Guest post by Myka Estes, a 2012 Autism Speaks Dennis Weatherstone Predoctoral Fellow and a researcher at the University of California, Davis. Estes’ fellowship supports her study of immune system abnormalities that may affect early brain development in children with autism.
My path to autism research was not a direct one. But my interest was piqued early. My mother, a social worker, worked with adults with disabilities. She coordinated their support services and helped oversee their home and work lives. This demanding job seeped into my mother’s personal life. Often, her clients and their families became our family friends. Each night at the dinner table, we discussed their successes and challenges.
Several of the families we came to know had several children affected by autism. Yet their symptoms varied widely. In addition to the core symptoms of social difficulties and repetitive behaviors, many of these patients had digestive and immune abnormalities. I filed these observations away as an unresolved mystery. I headed off to college intending to become a lawyer. How unimaginable that is to me today!
Fate intervened at the end of my freshman year. My studies were derailed by a debilitating illness, eventually diagnosed as systemic lupus. My ensuing battle to function in even the most basic ways forced me to withdraw from college. I spent a year waiting for reprieve. Then I realized I might be waiting in vain. So against the advice of family and physicians, I returned to college. This time I focused on immunology as a means of better understanding my own autoimmune disease.
Like autism, lupus is a complex disorder with no known cause or cure. Additionally, 90 percent of lupus patients experience cognitive impairments. I was no exception. Learning had once come easily to me. Now I floundered academically, unprepared to cope with memory loss and bouts of “brain fog.”
Luckily, this episode in my life coincided with a critical discovery in neuroscience: that the adult brain is far more plastic than previously believed. Based on my readings, I learned that arduous repetition and multimodal learning could help me navigate my cognitive deficits. I rigorously incorporated these skills in my daily life, and my studies progressed.

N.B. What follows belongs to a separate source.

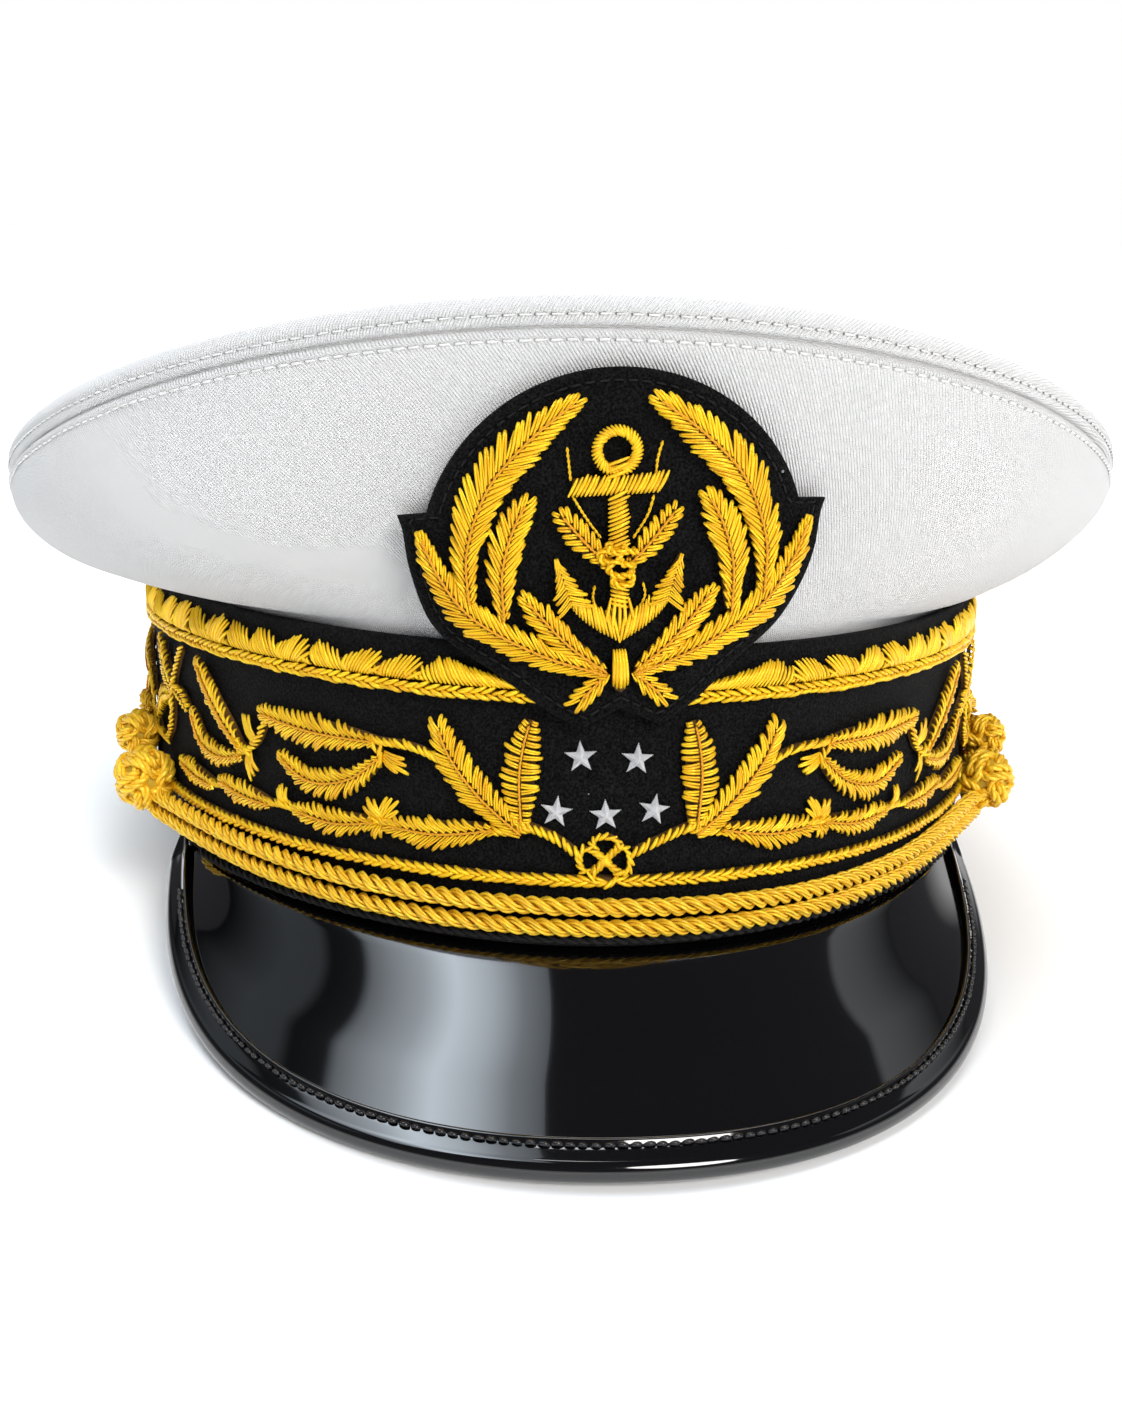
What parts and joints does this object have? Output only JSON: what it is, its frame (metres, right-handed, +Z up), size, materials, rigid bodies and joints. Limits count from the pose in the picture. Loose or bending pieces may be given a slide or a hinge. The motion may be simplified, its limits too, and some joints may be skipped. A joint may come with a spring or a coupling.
{
  "type": "officer cap",
  "caption": "Peaked uniform cap with a white cover, embroidered black band and badge, gold chin cord and patent peak.",
  "frame": {"origin": "middle of the cap's foot, on the surface it rests on", "axes": "+Z up, -Y towards the front of the cap and its peak, +X to the right as seen from the front"},
  "size_m": [0.2268, 0.2824, 0.121],
  "materials": {
    "white_cloth": "matt white twill",
    "black_cloth": "matt black wool cloth",
    "patent_leather": "gloss black patent",
    "gold_thread": "satin gold bullion thread",
    "silver_thread": "satin silver thread",
    "gilt_metal": "polished gilt"
  },
  "bodies": {
    "root": {"crown_top": "white_cloth", "crown_side": "white_cloth", "band": "black_cloth", "peak": "patent_leather", "peak_binding": "patent_leather", "badge_backing": "black_cloth", "wreath_tie": "gold_thread", "anchor": "gold_thread", "lower_braid": "gold_thread", "star_1": "silver_thread", "star_2": "silver_thread", "star_3": "silver_thread", "star_4": "silver_thread", "star_5": "silver_thread", "cord_upper": "gold_thread", "cord_lower": "gold_thread", "wreath_left": "gold_thread", "border_left": "gold_thread", "spray_left": "gold_thread", "side_spray_left": "gold_thread", "cord_knot_left": "gold_thread", "cord_loop_left": "gold_thread", "button_left": "gilt_metal", "wreath_right": "gold_thread", "border_right": "gold_thread", "spray_right": "gold_thread", "side_spray_right": "gold_thread", "cord_knot_right": "gold_thread", "cord_loop_right": "gold_thread", "button_right": "gilt_metal"}
  },
  "joints": []
}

After graduation, I continued my immunology training. I worked in labs that explored the immune system’s role in seemingly unconnected diseases such as cancer, diabetes and vascular disease. During this time, I kept hearing reports of an explosion in the number of patients being diagnosed with immune disorders – and at increasingly younger ages.
These reports coincided with epidemiological studies showing an increased incidence of autism, even after controlling for higher rates of diagnosis due to awareness. I thought back to my mother’s patients with autism – with their family histories of digestive issues, increased allergies and immune abnormalities. I wondered if the rising rate of diagnosis somehow related to environment factors. My curiosity got the better of me. I switched fields and began studying neuroimmune interactions in the development of autism.
Thanks to an Autism Speaks Weatherstone fellowship, I am now studying how environmental risk factors may influence predisposition to autism during the prenatal period. I am doing so as a graduate student in the lab of Kimberley McAllister, PhD, at the University of California, Davis. UC Davis’s MIND Institute, a facility dedicated to neurodevelopmental disorders, exemplifies the interdisciplinary approach needed to tackle complex disorders like autism. Here, patients and families share dialogue with scientists and clinicians. It is at this rich intersection that insights are bound to be found.
I want to thank the Stavros Niarchos Foundation, Autism Speaks and its community of supporters for making this research possible.